The Data Quality Goldilocks Zone

In astronomy, the habitable region of space where stellar conditions are favorable for life as it is found on Earth is referred to as the "Goldilocks Zone" because such a region of space is neither too close to the sun (making it too hot) nor too far away from the sun (making it too cold), but is "just right."


In data quality, there is also a Goldilocks Zone, which is the habitable region of time when project conditions are favorable for success.


Too many projects fail because of lofty expectations, unmanaged scope creep, and the unrealistic perspective that data quality problems can be permanently “fixed” as opposed to needing eternal vigilance.  In order to be successful, projects must always be understood as an iterative process.  Return on investment (ROI) will be achieved by targeting well defined objectives that can deliver small incremental returns that will build momentum to larger success over time. 

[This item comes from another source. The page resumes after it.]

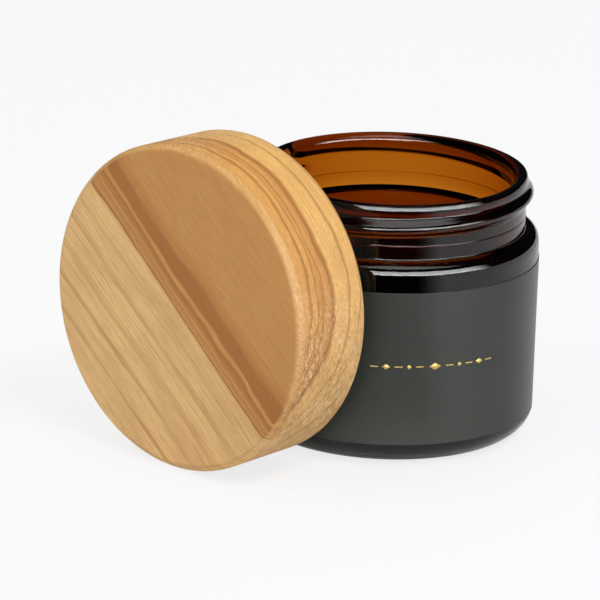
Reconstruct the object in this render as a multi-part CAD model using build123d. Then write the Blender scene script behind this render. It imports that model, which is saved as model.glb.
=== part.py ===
"""Open cosmetic cream jar: a moulded glass jar, and beside it the wooden screw lid standing on its edge.

Millimetres, +Z up, table at Z = 0. The origin is the centre of the footprint of jar and lid together.
The lid stands in front of the jar (towards -Y) with its top face turned away from the jar.
"""

import os
from math import atan, cos, degrees, radians, sin, sqrt

from build123d import *

# --- glass jar, heights from the table ---
JAR_HEIGHT = 49.4
BODY_R = 27.6
HEEL_OUT = 7.8  # how far the heel curve reaches in from the body wall
HEEL_UP = 4.4  # how far it reaches up the wall
SHOULDER_Z = 36.4  # where the straight wall ends
NECK_Z = 39.0  # where the shoulder meets the neck
NECK_R = 24.88
RIM_R = 25.08  # outer radius of the rounded rim
RIM_SWELL = 1.2  # height over which the neck swells into the rim
BORE_R = 22.6  # clear mouth
BORE_LOW_Z = 41.4  # lower end of the straight mouth
INNER_R = 24.0  # inside of the body
INNER_TOP_Z = 36.6  # where the inner shoulder ends
FLOOR_Z = 4.5  # glass floor
INNER_HEEL_R = 5.0
PUSH_UP_R = 17.8  # edge of the hollow under the base
PUSH_UP_SLOPE = 2.5  # width of its sloping edge
PUSH_UP_H = 1.3
CORNER_FLATS = 3  # flats that stand for a rounded corner
RIM_FLATS = 4  # and for the rounded rim

# --- screw thread, single start, right-handed ---
LEAD = 4.0  # rise per turn
BEAD_H = 1.27  # height of the glass bead off the neck
BEAD_HALF_W = 1.35  # at its root inside the wall
BEAD_TIP = 0.5  # half width of its crest
BEAD_Z0 = 45.65  # bead centre height at angle 0
BEAD_FROM, BEAD_TO = -189.0, 186.0  # angles that the bead runs through
BEAD_RUN_OUTS = (45.0, 15.0)  # angles over which its lower and its upper end die away
CAP_THREAD_R = 25.3  # crest of the internal thread
CAP_THREAD_HALF_W = 0.85
CAP_THREAD_TIP = 0.3
CAP_THREAD_DROP = 1.45  # how far it runs below the bead when the lid is closed
CAP_THREAD_FROM, CAP_THREAD_TO = -85.0, 260.0
CAP_RUN_OUTS = (30.0, 30.0)
RUN_OUT_SINK = 0.1  # how deep below its wall a thread ends
RUN_OUT_WIDTH = 0.35  # share of its width that is left there
THREAD_STEP = 15.0  # angle between the sections of a thread
THREAD_SPAN = 240.0  # longest stretch made in one piece
THREAD_ROOT = 0.4  # how deep a thread is rooted in its wall

# --- wrap label ---
LABEL_T = 0.12
LABEL_LOW_Z = 4.5
LABEL_TOP_Z = 33.65
LABEL_FRONT = -33.0  # direction that the middle of the label faces
LABEL_GAP = 0.8  # bare glass between the two ends
FILM_CLEARANCE = 0.01

# --- lid, heights from its open end ---
LID_R = 30.4  # at the bevel
LID_RIM_R = 30.2  # at the open end
LID_H = 18.25
LID_BEVEL = 1.2
LID_RIM_ROUND = 1.3
POCKET_R = 27.9
POCKET_DEPTH = 11.5
POCKET_EDGE = 0.4  # chamfer at the pocket's mouth
INSERT_R = 27.85
INSERT_BORE_R = 26.5
INSERT_LOW = 0.5  # the insert ends this far inside the wood
INSERT_TOP_T = 1.2
LINER_R = 26.2
LINER_T = 1.2

# --- where the lid stands, from the jar's axis ---
LID_SIDE = -8.8  # along X, to the lid's axis
LID_AHEAD = -31.25  # along Y, to the centre of the lid's open end


def ridge_section(angle, centre_z, radii, half_widths):
    """Tapered section of a helical ridge, in the half plane at an angle about the axis."""
    foot_r, crest_r = radii
    half_width, tip_half = half_widths
    direction = radians(angle)
    plane = Plane(
        origin=(0, 0, centre_z + LEAD * angle / 360),
        x_dir=(cos(direction), sin(direction), 0),
        z_dir=(sin(direction), -cos(direction), 0),
    )
    low = (foot_r, -half_width)
    high = (foot_r, half_width)
    return plane * make_face(Polyline(low, (crest_r, -tip_half), (crest_r, tip_half), high, close=True))


def thread(centre_z, angles, run_outs, radii, half_widths):
    """Spans of a helical ridge that rises out of its wall and sinks back over a run-out at each end."""
    start, end = angles
    wall_r, crest_r = radii
    half_width, tip_half = half_widths
    outward = 1 if crest_r > wall_r else -1
    foot_r = wall_r - THREAD_ROOT * outward
    count = round((end - start) / THREAD_STEP)
    stations = [start + (end - start) * i / count for i in range(count + 1)]
    per_span = round(THREAD_SPAN / THREAD_STEP)
    spans = []
    for first in range(0, count, per_span):
        sections = []
        for angle in stations[first : first + per_span + 1]:
            size = sqrt(max(0.0, min(1.0, (angle - start) / run_outs[0], (end - angle) / run_outs[1])))
            low_r = wall_r - RUN_OUT_SINK * outward
            height_r = low_r + (crest_r - low_r) * size
            width = RUN_OUT_WIDTH + (1 - RUN_OUT_WIDTH) * size
            widths = (half_width * width, tip_half * width)
            sections.append(ridge_section(angle, centre_z, (foot_r, height_r), widths))
        spans.append(loft(sections))
    return spans


def curve(centre, radii, start, end, steps):
    """Points along an elliptic arc, with both ends: a few flats stand for each rounded corner."""
    angles = [radians(start + (end - start) * i / steps) for i in range(steps + 1)]
    return [(centre[0] + radii[0] * cos(angle), centre[1] + radii[1] * sin(angle)) for angle in angles]


def jar_outline():
    """Half section of the glass: from the hollow under the base up the outside and down the inside."""
    rim_round = (RIM_R - BORE_R) / 2
    rim_z = JAR_HEIGHT - rim_round
    heel_foot = BODY_R - HEEL_OUT
    inner_foot = INNER_R - INNER_HEEL_R
    inner_heel_z = FLOOR_Z + INNER_HEEL_R
    points = [(0, PUSH_UP_H), (PUSH_UP_R - PUSH_UP_SLOPE, PUSH_UP_H), (PUSH_UP_R, 0)]
    points += curve((heel_foot, HEEL_UP), (HEEL_OUT, HEEL_UP), -90, 0, CORNER_FLATS)
    points += curve((NECK_R, SHOULDER_Z), (BODY_R - NECK_R, NECK_Z - SHOULDER_Z), 0, 90, CORNER_FLATS)
    points += [(NECK_R, rim_z - RIM_SWELL)]
    points += curve((RIM_R - rim_round, rim_z), (rim_round, rim_round), 0, 180, RIM_FLATS)
    points += [(BORE_R, BORE_LOW_Z), (INNER_R, INNER_TOP_Z)]
    points += curve((inner_foot, inner_heel_z), (INNER_HEEL_R, INNER_HEEL_R), 0, -90, CORNER_FLATS)
    points += [(0, FLOOR_Z)]
    return make_face(Polyline(*points, close=True))


def glass_jar():
    """The moulded jar with the bead of its screw thread."""
    body = revolve(Plane.XZ * jar_outline(), Axis.Z)
    radii = (NECK_R, NECK_R + BEAD_H)
    half_widths = (BEAD_HALF_W, BEAD_TIP)
    for span in thread(BEAD_Z0, (BEAD_FROM, BEAD_TO), BEAD_RUN_OUTS, radii, half_widths):
        body += span
    return body


def label():
    """A thin film wrapped round the straight wall, with a narrow gap at the back."""
    inner_r = BODY_R + FILM_CLEARANCE
    outer_r = inner_r + LABEL_T
    height = LABEL_TOP_Z - LABEL_LOW_Z
    ring = Cylinder(outer_r, height, align=(Align.CENTER, Align.CENTER, Align.MIN))
    ring -= Cylinder(inner_r, height, align=(Align.CENTER, Align.CENTER, Align.MIN))
    gap = Pos(-BODY_R, 0, height / 2) * Box(BODY_R, LABEL_GAP, height)
    return Pos(0, 0, LABEL_LOW_Z) * Rot(0, 0, LABEL_FRONT) * (ring - gap)


def lid_shell():
    """Turned wooden lid: a slightly tapered disc with a bevelled top edge and a pocket for the insert."""
    points = [(0, POCKET_DEPTH), (POCKET_R, POCKET_DEPTH)]
    points += [(POCKET_R, POCKET_EDGE), (POCKET_R + POCKET_EDGE, 0)]
    rim_centre = (LID_RIM_R - LID_RIM_ROUND, LID_RIM_ROUND)
    points += curve(rim_centre, (LID_RIM_ROUND, LID_RIM_ROUND), -90, 0, CORNER_FLATS)
    points += [(LID_R, LID_H - LID_BEVEL), (LID_R - LID_BEVEL, LID_H), (0, LID_H)]
    return revolve(Plane.XZ * make_face(Polyline(*points, close=True)), Axis.Z)


def thread_insert():
    """Moulded plastic cup glued into the pocket, with the internal screw thread."""
    height = POCKET_DEPTH - INSERT_LOW
    cup = Cylinder(INSERT_R, height, align=(Align.CENTER, Align.CENTER, Align.MIN))
    cup -= Cylinder(INSERT_BORE_R, height - INSERT_TOP_T, align=(Align.CENTER, Align.CENTER, Align.MIN))
    cup = Pos(0, 0, INSERT_LOW) * cup
    ridge_z = BEAD_Z0 - CAP_THREAD_DROP - closed_lid_z()
    angles = (CAP_THREAD_FROM, CAP_THREAD_TO)
    radii = (INSERT_BORE_R, CAP_THREAD_R)
    half_widths = (CAP_THREAD_HALF_W, CAP_THREAD_TIP)
    for span in thread(ridge_z, angles, CAP_RUN_OUTS, radii, half_widths):
        cup += span
    return cup


def liner():
    """Foam disc against the closed end of the insert."""
    z = POCKET_DEPTH - INSERT_TOP_T - LINER_T
    return Pos(0, 0, z) * Cylinder(LINER_R, LINER_T, align=(Align.CENTER, Align.CENTER, Align.MIN))


def closed_lid_z():
    """Height of the lid's open end above the table when the liner is screwed down on the rim."""
    return JAR_HEIGHT - (POCKET_DEPTH - INSERT_TOP_T - LINER_T)


def lid_lean():
    """Angle by which the lid's axis rises towards its top when it rests on its tapered side."""
    return degrees(atan((LID_R - LID_RIM_R) / (LID_H - LID_BEVEL)))


def lid_place():
    """From the lid's own frame, open end at Z = 0, to where it stands beside the jar."""
    height = LID_RIM_R * cos(radians(lid_lean()))
    return Pos(LID_SIDE, LID_AHEAD, height) * Rot(90 - lid_lean(), 0, 0)


def main():
    on_lid = lid_place()
    nodes = {
        "glass_jar": glass_jar(),
        "label": label(),
        "lid_shell": on_lid * lid_shell(),
        "thread_insert": on_lid * thread_insert(),
        "liner": on_lid * liner(),
    }
    boxes = [solid.bounding_box() for solid in nodes.values()]
    centre_x = (min(box.min.X for box in boxes) + max(box.max.X for box in boxes)) / 2
    centre_y = (min(box.min.Y for box in boxes) + max(box.max.Y for box in boxes)) / 2
    to_origin = Pos(-centre_x, -centre_y, 0)
    os.makedirs("parts", exist_ok=True)
    for name, solid in nodes.items():
        export_step(to_origin * solid, f"parts/{name}.step")
    print("jar axis at", to_origin.position, "lid lean", lid_lean())


main()
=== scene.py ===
"""Open amber glass cream jar with a wrap label, and its turned wooden screw lid on edge beside it."""

from math import atan, cos, pi, radians, sin

import bpy
import numpy as np
from mathutils import Matrix, Vector


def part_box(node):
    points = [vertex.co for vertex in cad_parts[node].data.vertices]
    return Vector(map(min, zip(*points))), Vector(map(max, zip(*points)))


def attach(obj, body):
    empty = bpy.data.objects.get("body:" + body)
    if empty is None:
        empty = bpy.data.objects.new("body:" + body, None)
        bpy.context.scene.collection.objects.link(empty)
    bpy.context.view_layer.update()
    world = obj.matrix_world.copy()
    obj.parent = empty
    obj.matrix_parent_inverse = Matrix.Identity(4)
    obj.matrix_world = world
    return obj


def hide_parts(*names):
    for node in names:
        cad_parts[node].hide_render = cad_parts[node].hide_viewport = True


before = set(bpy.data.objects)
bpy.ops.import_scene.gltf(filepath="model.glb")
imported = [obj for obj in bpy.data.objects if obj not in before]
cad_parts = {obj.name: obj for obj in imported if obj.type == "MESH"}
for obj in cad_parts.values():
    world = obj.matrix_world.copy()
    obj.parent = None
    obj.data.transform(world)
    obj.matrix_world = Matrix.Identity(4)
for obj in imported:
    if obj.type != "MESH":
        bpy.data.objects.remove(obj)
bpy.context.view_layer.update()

MM = 0.001
JAR_LOW, JAR_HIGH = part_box("glass_jar")
LABEL_LOW, LABEL_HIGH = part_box("label")
LID_LOW, LID_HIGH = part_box("lid_shell")
JAR_AXIS = Vector(((JAR_LOW.x + JAR_HIGH.x) / 2, (JAR_LOW.y + JAR_HIGH.y) / 2, 0))


# ---------------------------------------------------------------- camera

CAMERA_SIDE = 40.1  # degrees, anticlockwise from looking along +Y
CAMERA_UP = 17.58
CAMERA_AWAY = 1.088
CAMERA_AIM = 22.67 * MM  # height on the jar's axis that the distance is measured from
CAMERA_TURN = 0.917  # the jar stands right of the picture's middle
CAMERA_DIP = -0.017
CAMERA_ROLL = 2.02
CAMERA_LENS = 348.5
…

Data quality projects are easy to get started, even easier to end in failure, and often lack the decency of at least failing quickly.  Just like any complex problem, there is no fast and easy solution for data quality.


Projects are launched to understand and remediate the poor data quality that is negatively impacting decision critical enterprise information.  Data-driven problems require data-driven solutions.  At that point in the project lifecycle when the team must decide if the efforts of the current iteration are ready for implementation, they are dealing with the Data Quality Goldilocks Zone, which instead of being measured by proximity to the sun, is measured by proximity to full data remediation, otherwise known as perfection.


The obvious problem is that perfection is impossible.  An obsessive-compulsive quest to find and fix every data quality problem is a laudable pursuit but ultimately a self-defeating cause.  Data quality problems can be very insidious and even the best data remediation process will still produce exceptions.  As a best practice, your process should be designed to identify and report exceptions when they occur.  In fact, many implementations will include logic to provide the ability to suspend exceptions for manual review and correction.


Although all of this is easy to accept in theory, it is notoriously difficult to accept in practice.


For example, let’s imagine that your project is processing one billion records and that exhaustive analysis has determined that the results are correct 99.99999% of the time, meaning that exceptions occur in only 0.00001% of the total data population.  Now, imagine explaining these statistics to the project team, but providing only the 100 exception records for review.  Do not underestimate the difficulty that the human mind has with large numbers (i.e. 100 is an easy number to relate to but one billion is practically incomprehensible).  Also, don’t ignore the effect known as “negativity bias” where bad evokes a stronger reaction than good in the human mind - just compare an insult and a compliment, which one do you remember more often?  Focusing on the exceptions can undermine confidence and prevent acceptance of an overwhelmingly successful implementation.


If you can accept there will be exceptions, admit perfection is impossible, implement data quality improvements in iterations, and acknowledge when the current iteration has reached the Data Quality Goldilocks Zone, then your data quality initiative will not be perfect, but it will be "just right."